Между тем любезный хозяин пригласил всех к столу. Хлопнули пробки, зашипело в бокалах вино. Пушкин, делавший во время этой поездки дневниковые записи, отметил: «В тот же день (13 июня) войско получило повеление идти вперед. Обедая у Раевского, слушал я молодых генералов, рассуждавших о движении, им предписанном. Генерал Бурцов отряжен был влево по большой Эрзерумской дороге прямо противу турецкого лагеря, между тем как все прочее войско должно было идти правою стороною в обход неприятелю».[39]
На следующий день войска Кавказского корпуса, оттеснив неприятельские пикеты и благополучно пройдя опасное ущелье, стали на высотах Соганлуг в десяти верстах от неприятельского лагеря. И в один из тихих вечеров в палатке Раевского опять собрались постоянные его гости, среди которых на этот раз были лицейский товарищ Пушкина полковник Вольховский и Михаил Пущин, брат бесценного его первого друга, томившегося на каторге.
Пушкин читал «Бориса Годунова». Император Николай печатать эту трагедию не позволял, усмотрев в ней намеки на события 14 декабря. Узнав, что Пушкин читал ее в рукописи московским своим приятелям, шеф жандармов Бенкендорф сделал ему строжайшее предупреждение. Повторить после этого чтение запрещенного произведения в действующей армии, да еще лицам, состоящим под надзором, было делом весьма рискованным. Пушкин согласился прочитать рукопись лишь самым близким друзьям, к которым питал полное доверие. Муравьев был среди этих избранных.
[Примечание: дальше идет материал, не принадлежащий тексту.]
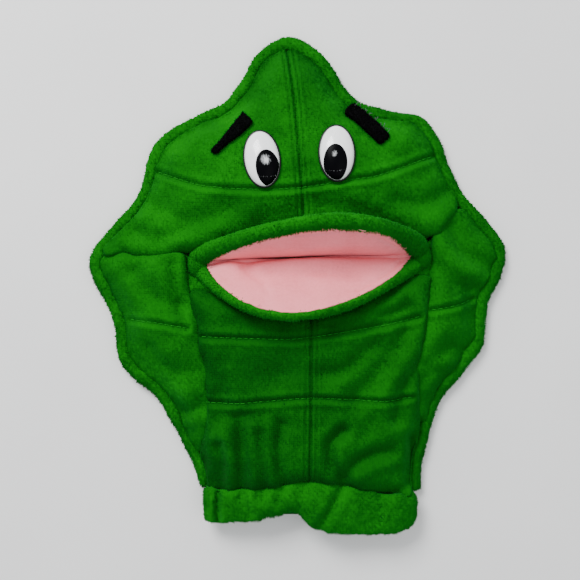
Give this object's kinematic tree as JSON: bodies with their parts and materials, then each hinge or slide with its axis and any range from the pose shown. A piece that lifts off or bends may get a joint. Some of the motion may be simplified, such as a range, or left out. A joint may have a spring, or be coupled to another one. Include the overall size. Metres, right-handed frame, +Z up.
{
  "type": "moving mouth hand puppet",
  "caption": "Padded plush leaf-shaped hand puppet with a wide boarded mouth worked from inside by fingers and thumb, domed plastic eyes and an open cuff for the hand.",
  "frame": {"origin": "middle of the footprint on the surface the puppet lies on", "axes": "puppet lying on its back: +Z up out of the face, +Y from the cuff to the tip of the leaf, +X to the viewer's right"},
  "size_m": [0.2603, 0.31, 0.0556],
  "materials": {
    "plush": "short brushed pile",
    "mouth_cloth": "matt woven cotton",
    "lining": "smooth woven",
    "padding": "loose fibre",
    "board": "stiff grey board",
    "eye_white": "gloss",
    "eye_black": "gloss",
    "washer": "matt",
    "brow": "short black pile"
  },
  "bodies": {
    "cover": {"back_panel": "plush", "back_padding": "padding", "edge_flange": "plush", "face_left": "plush", "face_right": "plush", "wing_left": "plush", "wing_right": "plush", "belly_left": "plush", "belly_right": "plush", "face_padding_left": "padding", "face_padding_right": "padding", "wing_padding_left": "padding", "wing_padding_right": "padding", "belly_padding_left": "padding", "belly_padding_right": "padding", "tip_stuffing": "padding", "cuff_band": "plush", "hand_lining": "lining", "eye_white_left": "eye_white", "eye_white_right": "eye_white", "pupil_left": "eye_black", "pupil_right": "eye_black", "eye_post_left": "eye_black", "eye_post_right": "eye_black", "eye_washer_left": "washer", "eye_washer_right": "washer", "brow_left": "brow", "brow_right": "brow", "mouth_fold": "mouth_cloth"},
    "upper_jaw": {"upper_palate": "mouth_cloth", "upper_board": "board", "upper_lip": "plush", "finger_pocket": "lining"},
    "lower_jaw": {"lower_palate": "mouth_cloth", "lower_board": "board", "lower_lip": "plush", "thumb_pocket": "lining"}
  },
  "joints": [
    {"name": "upper_jaw_hinge", "type": "hinge", "parent": "cover", "child": "upper_jaw", "pos_m": [0.007, 0.016, 0.016], "axis": [0.9994, 0.0349, 0], "range_deg": [-12, 22]},
    {"name": "lower_jaw_hinge", "type": "hinge", "parent": "cover", "child": "lower_jaw", "pos_m": [0.007, 0.016, 0.016], "axis": [0.9994, 0.0349, 0], "range_deg": [-42, 15]}
  ]
}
Пушкин читал тихим, приятным голосом, просто, без обычного для того времени декламационного пафоса, но с большим увлечением и все более разгораясь. Яркие картины смуты в государстве московском волновали слушателей, словно живые вставали перед ними преступный царь Борис, старый и мудрый летописец Пимен, молодой инок, ставший самозванцем, и гордая красавица Марина…
Муравьев с напряженным вниманием следил за развитием действия. На первых порах самозванец вызывал у него некое сочувствие, ведь он ополчился против самодержавного российского владыки, поступки и слова самозванца Муравьев рассматривал с пристрастием опытного конспиратора.
Пушкин читал сцену у фонтана. Влюбленный в Марину самозванец открывался ей:
Нет, полно мне притворствовать! скажу
Всю истину: так знай же: твой Димитрий
Давно погиб, зарыт – и не воскреснет;
А хочешь ли ты знать, кто я таков?
Изволь, скажу: я бедный черноризец;
Монашеской неволею скучая,
Под клобуком свой замысел отважный
Обдумал я, готовил миру чудо —
И наконец из келии бежал
K украинцам, в их буйные курени,
Владеть конем и саблей научился;
Явился к вам; Димитрием назвался
И поляков безмозглых обманул.
Что скажешь ты, надменная Марина?
Довольна ль ты признанием моим?
Что ж ты молчишь?
Это признание самозванца хотя и вполне оправдывалось психологически, выглядело столь неосторожным, что Муравьев не вытерпел, перебил Пушкина:
– Позвольте, Александр Сергеевич, как же такая неосторожность со стороны самозванца? Ну, а если она его выдаст?
– Подождите, увидите, что не выдаст, – ответил с легкой досадой Пушкин и продолжил чтение.
Трагедия произвела на Муравьева ошеломляющее впечатление. Он не обладал поэтическим дарованием, но чувствовал очарование пушкинских стихов, зрелую силу их, шекспировскую лепку образов, поражавших воображение. И с того дня почти все свободное время стал проводить в обществе Пушкина и окружавших его, не скрывавших своего свободолюбия лиц, собиравшихся у Раевского.